The event flow documentation is invaluable for debugging and extension. The AI can trace: "When an image uploads, what happens?" It sees the full chain without reading handler implementations.

Starting Your Own Documentation Generator

I'm not able to share or release my generator as it's not a generic thing - it's tied directly into how my project works. I think any generator like this would be tightly coupled to the codebase, or at least ones built on Roslyn would be.

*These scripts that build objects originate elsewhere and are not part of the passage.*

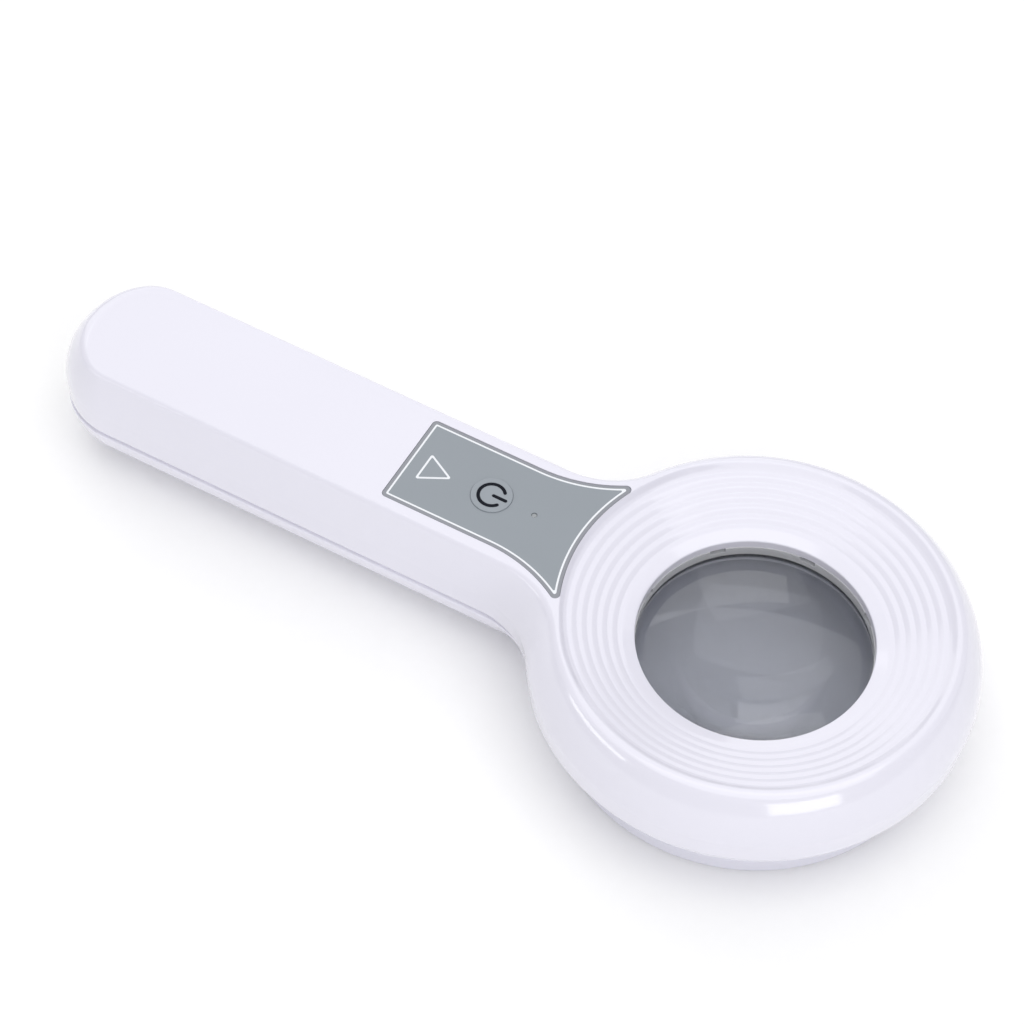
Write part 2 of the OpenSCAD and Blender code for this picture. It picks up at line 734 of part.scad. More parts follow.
module charging_socket() {
  color("black") difference() {
    union() {
      slab(-socket_front, -socket_front + socket_body[0], -socket_body[1] / 2, socket_body[1] / 2,
        socket_z - socket_body[2] / 2, socket_z + socket_body[2] / 2);
      translate([-socket_front - 2.6, 0, socket_z]) rotate([0, 90, 0])
        cylinder(r = socket_r, h = 4, $fn = 48);
    }
    translate([-socket_front - 3, 0, socket_z]) rotate([0, 90, 0])
      cylinder(r = socket_bore_r, h = 12, $fn = 48);
  }
}

module socket_pin() {
  color("gold") translate([-socket_front - 1.6, 0, socket_z]) rotate([0, 90, 0])
    cylinder(r = 1, h = 10.6, $fn = 32);
}

// ---- Housing screws ----

module housing_screws() {
  color("silver") for (x = handle_screw_x)
    screw(-x, 0, handle_seat_z, screw_r, handle_screw_l, screw_head_r, screw_head_h);
}

module head_screws() {
  color("silver") around(head_screw_angles, head_screw_ring_r)
    screw(0, 0, head_screw_seat, screw_r, head_screw_l, screw_head_r, screw_head_h);
}

upper_housing();
lower_housing();
base_ring();
lens();
lens_ring();
lens_gasket();
lens_retainer();
light_window();
lamp_board();
lamps();
lamp_resistors();
lamp_board_screws();
panel_sheet();
power_button();
switch_plunger();
switch_body();
indicator_pipe();
indicator_lamp();
main_board();
charge_chip();
driver_chip();
inductor();
board_capacitors();
board_screws();
lamp_plug();
battery_plug();
socket_plug();
battery_cell();
battery_sleeve();
battery_tabs();
battery_pads();
battery_leads();
lamp_leads();
socket_leads();
charging_socket();
socket_pin();
housing_screws();
head_screws();
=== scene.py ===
"""Hand-held lit magnifier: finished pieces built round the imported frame."""

import json
import math

import bmesh
import bpy
from bpy.props import FloatProperty, FloatVectorProperty, IntProperty, PointerProperty
from mathutils import Euler, Matrix, Vector


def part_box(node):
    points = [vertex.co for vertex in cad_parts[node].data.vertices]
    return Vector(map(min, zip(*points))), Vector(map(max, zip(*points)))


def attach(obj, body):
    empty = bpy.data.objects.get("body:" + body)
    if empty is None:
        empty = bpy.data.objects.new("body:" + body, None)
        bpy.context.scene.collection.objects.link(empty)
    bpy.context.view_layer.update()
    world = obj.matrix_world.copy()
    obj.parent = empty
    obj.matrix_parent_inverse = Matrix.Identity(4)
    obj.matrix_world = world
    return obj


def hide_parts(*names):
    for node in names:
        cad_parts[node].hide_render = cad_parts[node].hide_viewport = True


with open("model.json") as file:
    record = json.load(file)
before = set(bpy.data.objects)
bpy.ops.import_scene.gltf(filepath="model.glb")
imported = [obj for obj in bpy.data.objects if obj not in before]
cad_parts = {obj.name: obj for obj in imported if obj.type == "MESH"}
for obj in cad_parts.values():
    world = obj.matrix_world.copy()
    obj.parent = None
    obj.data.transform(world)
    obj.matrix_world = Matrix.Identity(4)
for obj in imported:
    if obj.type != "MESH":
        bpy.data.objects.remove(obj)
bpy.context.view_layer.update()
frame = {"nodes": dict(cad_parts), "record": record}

bl_info = {
    "name": "Lit hand magnifier",
    "version": (1, 0, 0),
    "blender": (4, 5, 0),
    "location": "3D View > Sidebar > Magnifier",
    "description": "Builds the finished pieces of a lit hand magnifier round its frame",
    "category": "Mesh",
}

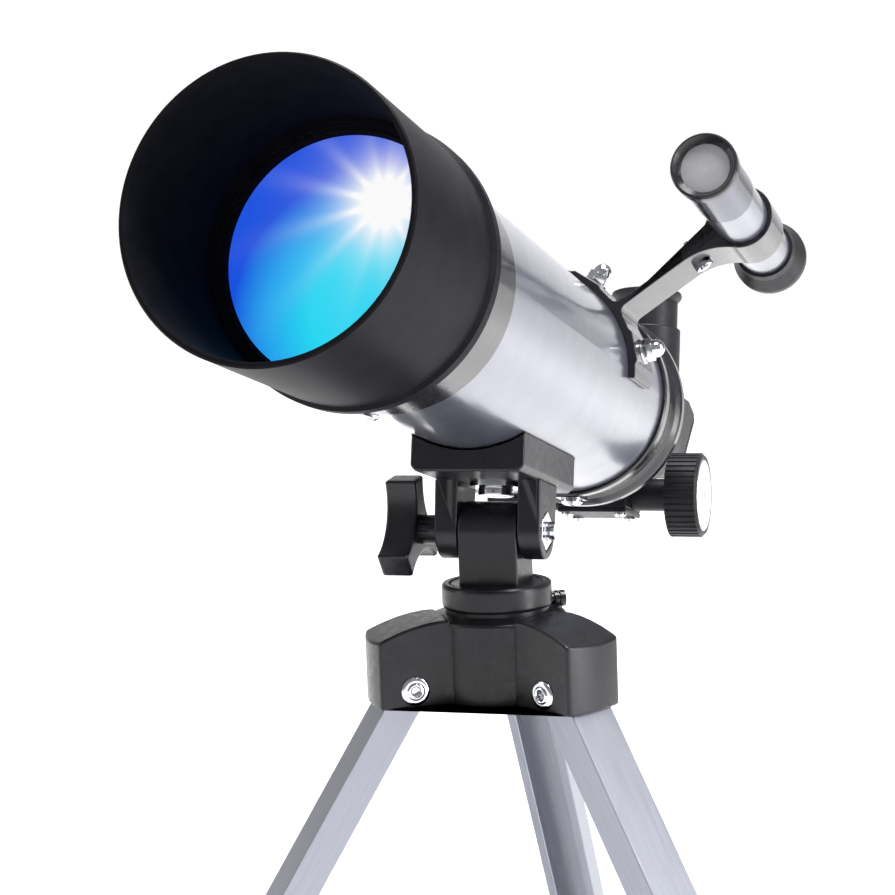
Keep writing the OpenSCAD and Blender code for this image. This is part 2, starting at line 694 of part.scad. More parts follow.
module focus_knob_caps() color([0.9, 0.9, 0.9]) for (t = [0, 180]) pinion_axis() rotate([t, 0, 0])
  turned([[0, knob_reach - cap_t], [cap_r, knob_reach - cap_t], [cap_r, knob_reach - 0.3],
    [cap_r - 0.5, knob_reach + 0.1], [0, knob_reach + 0.3]]);

// Diagonal and eyepiece ----------------------------------------------------

socket_r = barrel_r + fit;
holder_r = drawtube_r + 1.3;
holder_screw_s = holder_s1 - 7;
thumb_r = 1.5;

module diagonal_holder() color(black) along(0) difference() {
  turned([[socket_r, drawtube_s1 - 8], [drawtube_r - drawtube_wall - fit, drawtube_s1 - 8],
    [drawtube_r - drawtube_wall - fit, drawtube_s1], [holder_r, drawtube_s1], [holder_r, holder_s1 - 1],
    [holder_r - 1, holder_s1], [socket_r, holder_s1]]);
  translate([0, 0, holder_screw_s]) rotate([90, 0, 0]) rod(thumb_r + fit, 0, holder_r + over);
}

module holder_thumbscrew() color(metal) radial(holder_screw_s, 90)
  translate([0, 0, barrel_r + gap]) thumbscrew(thumb_r, holder_r - barrel_r + 1.2, 4.2, 5.5);

module diagonal_nose() color(metal) along(0)
  tube(barrel_r, barrel_r - 1.1, drawtube_s1 - 6, diagonal_s0 + 3);

half_d = diagonal_w / 2;
housing_top = half_d + 4;
housing_base = half_d - 1;
collar_ro = barrel_r + 3.05;
cover_t = 2;
back_s = diagonal_s0 + diagonal_w + 13;
back_w = housing_top - 4;
slant_in = back_s - (back_w - 1.2);
cover_in = cover_t * sqrt(2);
hd_wall = 2;

module diagonal_housing() color(black) upright(0) difference() {
  s0 = diagonal_s0;
  union() {
    slab([[s0, -housing_base], [s0, housing_top], [s0 + diagonal_w + 1, housing_top], [back_s, back_w],
      [back_s, back_s - slant_in], [slant_in - housing_base, -housing_base]], -half_d, half_d);
    translate([0, diagonal_s, 0]) rod(collar_ro, 0, diagonal_h);
  }
  slab([[s0 + hd_wall, hd_wall - housing_base], [s0 + hd_wall, housing_top - hd_wall],
    [s0 + diagonal_w, housing_top - hd_wall], [back_s - hd_wall, back_w - hd_wall],
    [back_s - hd_wall, back_s - hd_wall - slant_in - 3],
    [slant_in + hd_wall - housing_base + 3, hd_wall - housing_base]], -half_d + hd_wall, half_d - hd_wall);
  translate([0, diagonal_s, 0]) rod(socket_r, 0, diagonal_h + over);
  translate([0, s0 + hd_wall + over, 0]) rotate([90, 0, 0]) rod(socket_r, 0, 2 * hd_wall + over);
  translate([0, diagonal_s, diagonal_h - 8]) rotate([0, -90, 0]) rod(thumb_r + fit, 0, collar_ro + over);
}

mirror_t = 4;

module diagonal_mirror() color(glass) upright(diagonal_s) rotate([45, 0, 0])
  translate([-half_d + hd_wall + 0.3, -13, -mirror_t]) cube([2 * (half_d - hd_wall) - 0.6, 27, mirror_t]);

// Cover with the pad that the mirror is glued to
pad_back = (slant_in - diagonal_s) / sqrt(2);

module diagonal_cover() color(black) {
  upright(0) slab([[back_s, back_s - slant_in], [back_s, back_s - slant_in - cover_in],
    [slant_in - housing_base + cover_in, -housing_base], [slant_in - housing_base, -housing_base]], -half_d, half_d);
  upright(diagonal_s) rotate([45, 0, 0]) translate([-half_d + hd_wall + 0.3, -9.5, -pad_back - 0.5])
    cube([2 * (half_d - hd_wall) - 0.6, 20, pad_back + 0.5 - mirror_t]);
}

module diagonal_thumbscrew() color(metal) upright(diagonal_s) translate([0, 0, diagonal_h - 8])
  rotate([0, -90, 0]) translate([0, 0, barrel_r + gap]) thumbscrew(thumb_r, 4.8, 3.6, 5);

eye_top = diagonal_h + eyepiece_h;
eye_r = barrel_r + 1.65;

module eyepiece_barrel() color(metal) upright(diagonal_s)
  tube(barrel_r, barrel_r - 1, diagonal_h - 25, diagonal_h + 5);

module eyepiece_body() color(black) upright(diagonal_s) turned([[socket_r, diagonal_h + 0.1],
  [eye_r, diagonal_h + 0.1], [eye_r, eye_top - 4.4], [eye_r + 1.4, eye_top - 2.8], [eye_r + 1.8, eye_top - 1.6],
  [eye_r + 1.4, eye_top - 0.4], [eye_r + 0.6, eye_top], [eye_r - 1.2, eye_top], [7, eye_top - 3.5], [7, eye_top - 4.5],
  [8.05, eye_top - 4.5], [8.05, eye_top - 7], [9.5, eye_top - 7], [9.5, diagonal_h + 5.1], [socket_r, diagonal_h + 5.1]]);

module eye_lens() color(glass) upright(diagonal_s) intersection() {
  rod(8, eye_top - 7, eye_top - 4.6);
  translate([0, 0, eye_top - 4.6 - 24]) sphere(r = 24);
}

module field_lens() color(glass) upright(diagonal_s) intersection() {
  rod(barrel_r - 1 - fit, diagonal_h - 20, diagonal_h - 15);
  translate([0, 0, diagonal_h - 15.5 - 30]) sphere(r = 30);
}

// Finder -------------------------------------------------------------------

finder_wall = 1.2;
finder_ri = finder_r - finder_wall;
f0 = -finder_front;
f1 = finder_back;
front_joint = f0 + 35;
lens_fr = finder_r - 1.6;

module finder_tube() color(silver) finder_axis() tube(finder_r, finder_ri, front_joint, f1 - 6.6);

module finder_front_barrel() color(gloss) finder_axis() turned([[lens_fr - 0.8, front_joint + 8],
  [finder_ri - fit, front_joint + 8], [finder_ri - fit, front_joint], [finder_r + 0.3, front_joint],
  [finder_r + 0.3, f0 + 6.5], [finder_r + 1.3, f0 + 5], [finder_r + 1.3, f0 + 0.8], [finder_r + 0.8, f0],
  [finder_r + 0.4, f0], [lens_fr + 0.05, f0 + 2.6], [lens_fr + 0.05, f0 + 6], [lens_fr - 0.8, f0 + 6]]);

module finder_lens() color(glass) finder_axis() intersection() {
  rod(lens_fr, f0 + 2, f0 + 5.95);
  translate([0, 0, f0 + 2.7 + 60]) sphere(r = 60);
}

module finder_eyepiece() color(gloss) finder_axis() turned([[finder_r + fit, f1 - 17],
  [finder_r + 1.1, f1 - 17], [finder_r + 1.6, f1 - 13], [finder_r + 4, f1 - 4], [finder_r + 4, f1 - 1],
  [finder_r + 3.2, f1], [finder_r - 0.6, f1], [finder_r - 4, f1 - 3.4], [finder_r - 4, f1 - 3.6],
  [finder_r - 2.5, f1 - 3.6], [finder_r - 2.5, f1 - 6.5], [finder_r + fit, f1 - 6.5]]);

module finder_eye_lens() color(glass) finder_axis() intersection() {
  rod(finder_r - 2.55, f1 - 6.4, f1 - 3.7);
  translate([0, 0, f1 - 3.7 - 20]) sphere(r = 20);
}

// Saddle, arm and clamp ring in one moulding
saddle_t = 2.5;
saddle_half = 40;
band_t = 1.6;
web_r = 25;
ring_x = tube_r + finder_gap;
ring_ro = finder_r + fit + band_t;
web_x = ring_x - sqrt(pow(ring_ro + web_r, 2) - pow(arm_t / 2 + web_r, 2));
nut_turn = 23;
clamp_x = web_x + 4.7;
clamp_r = 1.5;
pad_h = 3;
pad_w = 10.4;

module bracket_outline() {
  difference() {
    circle(r = tube_r + saddle_t);
    for (m = [0, 1]) mirror([0, m]) rotate(saddle_half) translate([-2 * tube_r, 0]) square(4 * tube_r);
    translate([-2 * tube_r, -2 * tube_r]) square([2.2 * tube_r, 4 * tube_r]);
  }
  translate([tube_r + 1, -arm_t / 2]) square([ring_x - ring_ro + 1 - tube_r, arm_t]);
  for (m = [0, 1]) mirror([0, m]) {
    difference() {
      polygon([[web_x, 0], [web_x, arm_t / 2 + web_r], [ring_x, 0]]);
      translate([web_x, arm_t / 2 + web_r]) circle(r = web_r);
    }
    difference() {
      translate([tube_r + 1, 0]) square([4.5, arm_t / 2 + 3]);
      translate([tube_r + 5.5, arm_t / 2 + 3]) circle(r = 3);
    }
  }
  translate([ring_x, 0]) circle(r = ring_ro);
  for (t = [-nut_turn, nut_turn]) rotate(t) polygon([[tube_r + 1, -pad_w / 2 - 2.6],
    [tube_r + pad_h, -pad_w / 2], [tube_r + pad_h, pad_w / 2], [tube_r + 1, pad_w / 2 + 2.6]]);
}

module bracket_holes() for (t = [-nut_turn, nut_turn]) translate([0, 0, saddle_s])
  rotate([0, 0, t - finder_angle]) rotate([0, 90, 0]) rod(2 + fit, 0, tube_r + 9);

module finder_bracket() color(gloss) along(saddle_s) rotate([0, 0, -finder_angle]) difference() {
  translate([0, 0, -bracket_w / 2]) linear_extrude(bracket_w) bracket_outline();
  rod(tube_r + fit, -bracket_w, bracket_w);
  translate([ring_x, 0, 0]) rod(finder_r + fit, -bracket_w, bracket_w);
  translate([web_x + 1, -0.4, -bracket_w]) cube([ring_x - web_x - 1, 0.8, 2 * bracket_w]);
  for (t = [-nut_turn, nut_turn]) rotate([0, 0, t]) rotate([0, 90, 0]) rod(2 + fit, 0, tube_r + 9);
  translate([clamp_x, 0, 0]) rotate([90, 0, 0]) rod(clamp_r + fit, -8, 8);
  translate([clamp_x - 3.2, 1.2, -5]) cube([6.4, 6, 10]);
}

module bracket_screws() color(metal) for (t = [-nut_turn, nut_turn])
  radial(saddle_s, finder_angle - t) {
    rod(2, tube_ri - 0.4, tube_r + pad_h + 5);
    rod(3.6, tube_ri - 2.4, tube_ri - 0.3);
  }

// Acorn nuts, each with its washer in one piece
module bracket_nuts() color(metal) for (t = [-nut_turn, nut_turn])
  radial(saddle_s, finder_angle - t) translate([0, 0, tube_r + pad_h]) difference() {
    union() {
      rod(4.6, 0, 0.8);
      hex(7.4, 0.8, 4);
      intersection() {
        rod(3.5, 3.9, 8.2);
        translate([0, 0, 4.2]) sphere(r = 4);
      }
    }
    rod(2 + fit, -over, 5.6);
  }

module finder_clamp_screw() color(metal) along(saddle_s) rotate([0, 0, -finder_angle])
  translate([clamp_x, 0, 0]) rotate([90, 0, 0]) rod(clamp_r, -4.2, 7.8);

module finder_clamp_nut() color(metal) along(saddle_s) rotate([0, 0, -finder_angle])
  translate([clamp_x, 0, 0]) rotate([90, 0, 0]) difference() {
    hex(5.5, -3.6, -1.25);
    rod(clamp_r + fit, -5, 0);
  }

tripod_hub();
leg_rivets();
front_left_leg();
front_right_leg();
rear_leg();
front_left_foot();
front_right_foot();
rear_foot();
pan_post();
pan_bolt();
pan_washer();
azimuth_lock_screw();
tube_cradle();
cradle_bolt();
cradle_washer();
cradle_nut();
tilt_knob();
tilt_screw();
tilt_nut();
dew_shield();
objective_cell();
front_lens();
rear_lens();
lens_spacer();
lens_retaining_ring();
main_tube();
tube_baffles();
front_cell_screws();
rear_cell();
rear_cell_screws();
focuser_body();
focuser_screws();
pinion_cover();
drawtube();
focus_rack();
focus_pinion();
focus_knob_left();
focus_knob_right();
focus_knob_caps();
diagonal_holder();
holder_thumbscrew();
diagonal_nose();
diagonal_housing();
diagonal_mirror();
diagonal_cover();
diagonal_thumbscrew();
eyepiece_barrel();
eyepiece_body();
eye_lens();
field_lens();
finder_tube();
finder_front_barrel();
finder_lens();
finder_eyepiece();
finder_eye_lens();
finder_bracket();
bracket_screws();
bracket_nuts();
finder_clamp_screw();
finder_clamp_nut();
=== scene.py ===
import json
import math
import bpy
import bmesh
from mathutils import Matrix, Vector


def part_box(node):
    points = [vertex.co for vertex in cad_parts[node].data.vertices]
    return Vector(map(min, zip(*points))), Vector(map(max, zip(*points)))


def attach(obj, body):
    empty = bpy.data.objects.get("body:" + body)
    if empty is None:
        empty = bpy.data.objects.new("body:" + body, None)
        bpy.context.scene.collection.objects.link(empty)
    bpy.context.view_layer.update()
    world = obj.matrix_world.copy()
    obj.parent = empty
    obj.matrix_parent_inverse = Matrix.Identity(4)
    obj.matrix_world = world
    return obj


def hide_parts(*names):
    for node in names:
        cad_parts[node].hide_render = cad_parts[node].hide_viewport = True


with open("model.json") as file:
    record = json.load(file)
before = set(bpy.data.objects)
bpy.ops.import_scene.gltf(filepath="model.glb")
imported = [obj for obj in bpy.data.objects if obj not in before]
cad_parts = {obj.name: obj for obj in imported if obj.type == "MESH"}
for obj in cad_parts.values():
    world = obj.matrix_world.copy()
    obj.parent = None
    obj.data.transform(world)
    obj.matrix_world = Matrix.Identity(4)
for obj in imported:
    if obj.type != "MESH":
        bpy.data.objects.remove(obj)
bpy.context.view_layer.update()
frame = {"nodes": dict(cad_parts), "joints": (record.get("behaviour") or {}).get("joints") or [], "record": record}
cadNodes = frame["nodes"]
joints = {joint["name"]: joint for joint in frame["joints"]}
mm = 0.001
print("frame loaded:", len(cadNodes), "nodes")

# the telescope's own directions, read from its joints
opticalAxis = Vector(joints["focus"]["axis"]).normalized()      # towards the eyepiece
scopeUp = Vector(joints["eyepiece_slide"]["axis"]).normalized()
scopeSide = Vector((1, 0, 0))
flangeCentre = Vector(joints["focus"]["pos_m"])                 # on the optical axis, at the rear flange
collarTop = Vector((*joints["pan"]["pos_m"][:2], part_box("tripod_hub")[1].z))
legSides = ("front_left", "front_right", "rear")


def nodeCentre(name):
    low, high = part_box(name)
    return (low + high) / 2


# Materials

def startMaterial(name):
    material = bpy.data.materials.new(name)
    material.use_nodes = True
    tree = material.node_tree
    return material, tree, tree.nodes["Principled BSDF"]


def addNode(tree, kind, **values):
    node = tree.nodes.new(kind)
    for key, value in values.items():
        if key in node.inputs:
            node.inputs[key].default_value = value
        else:
            setattr(node, key, value)
    return node


def noise(tree, size, detail=2.0, stretch=(1, 1, 1), turn=(0, 0, 0)):
    place = addNode(tree, "ShaderNodeTexCoord")
    mapping = addNode(tree, "ShaderNodeMapping", vector_type="TEXTURE", Scale=stretch, Rotation=turn)
    cloud = addNode(tree, "ShaderNodeTexNoise", Scale=1 / size, Detail=detail, Roughness=0.6)
    tree.links.new(place.outputs["Object"], mapping.inputs["Vector"])
    tree.links.new(mapping.outputs["Vector"], cloud.inputs["Vector"])
    return cloud.outputs["Fac"]


def tint(tree, shader, factor, dark, light, socket="Base Color"):
    ramp = addNode(tree, "ShaderNodeValToRGB")
    ramp.color_ramp.elements[0].position = 0.3
    ramp.color_ramp.elements[1].position = 0.7
    ramp.color_ramp.elements[0].color = (*dark, 1)
    ramp.color_ramp.elements[1].color = (*light, 1)
    tree.links.new(factor, ramp.inputs["Fac"])
    tree.links.new(ramp.outputs["Color"], shader.inputs[socket])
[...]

If you're working with a large codebase, consider building something similar. The core approach:

Identify what structure matters and isn't easily documented in AGENTS.md - APIs? Database? Message queues?
Use your language's analysis tools - Roslyn for C#, ASTs for TypeScript, reflection for Python
Generate structured, scannable output - Tables work great for AI consumption

The goal isn't comprehensive documentation for humans - it's compressed reference material that lets AI understand your system's shape without reading every file.

Bringing it all together

I've added references to the generated docs in my root AGENTS.md:

markdown

## Generated References

- **[API Routes](docs/generated/api-routes.md)** - All API endpoints with methods, routes, controllers, and request/response types
- **[Database Schema](docs/generated/database-schema.md)** - All tables with columns, types, indexes, foreign keys, and EF configurations
- **[Event Flow](docs/generated/event-flow.md)** - All RabbitMQ integration events with publishers, consumers, and service flows

This is another piece of the puzzle I've been building: making AI coding assistants genuinely useful on large codebases.

AGENTS.md files explain patterns, conventions, and "how to work here"
DDRs explain decisions, rationale, and constraints
Generated references explain "what exists" at a structural level

Together, they give the AI both the wisdom (patterns/decisions) and the knowledge (current state) needed to work effectively.

Combined with automatic context loading and change detection, I'm getting closer to AI that truly understands the project it's working on.

What approaches have you tried for giving AI visibility into large systems?